Well, excuse me…but when I was growing up my mom ingrained in me that you work hard for what you want, whether it be our first fancy new 19-inch color television or my first 400-dollar car or a laptop, or newnew to us leather furniture (that we bought off craigslist from the fire chief from the most perfectly gorgeous little town ever) for the den. You get cool stuff because you EARN IT…or maybe it is because I’ve always had to work so hard for the things I have and for the things I give my kids that it sort of irritates me to no end this whole sense of entitlement that people have…this I am here gimme gimme. I don’t like it.
As my mom would say…I wasn’t raised that way.
and please, don’t even get me started about the tax thing. you know what i owe? 394 dollars. you know what i’m going to pay? 394 dollars. And in the years where we owed 3900 dollars, we paid that, too, even if it meant a payment plan where we paid til it was paid of.

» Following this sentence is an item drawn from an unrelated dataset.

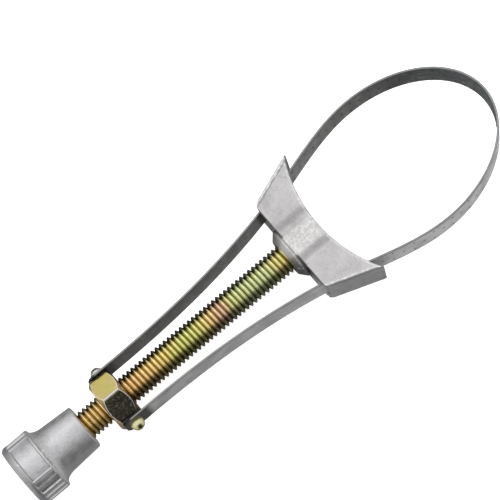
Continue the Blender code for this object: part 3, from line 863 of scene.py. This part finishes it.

Oh, and i also paid off my credit card debt, even though it meant getting rid of all my credit cards and enrolling in a debt consolidation program and making payments forever 5 long years and change.
Is any of that fun or instantly gratifying?
nope. not even a little bit…
so, it may just be me, but i think you appreciate things a lot more if you work for them and they aren’t just handed to you. I mean, I’m pretty sure that if the credit card debt fairy had swooped down and paid off all those cards for me, i would have probably turned right back around and gotten 5 new ones and i wouldnn’t have learned 1 single thing about managing money.
eh. i don’t know. call me crazy, but I also don’t pay my kids for good grades either.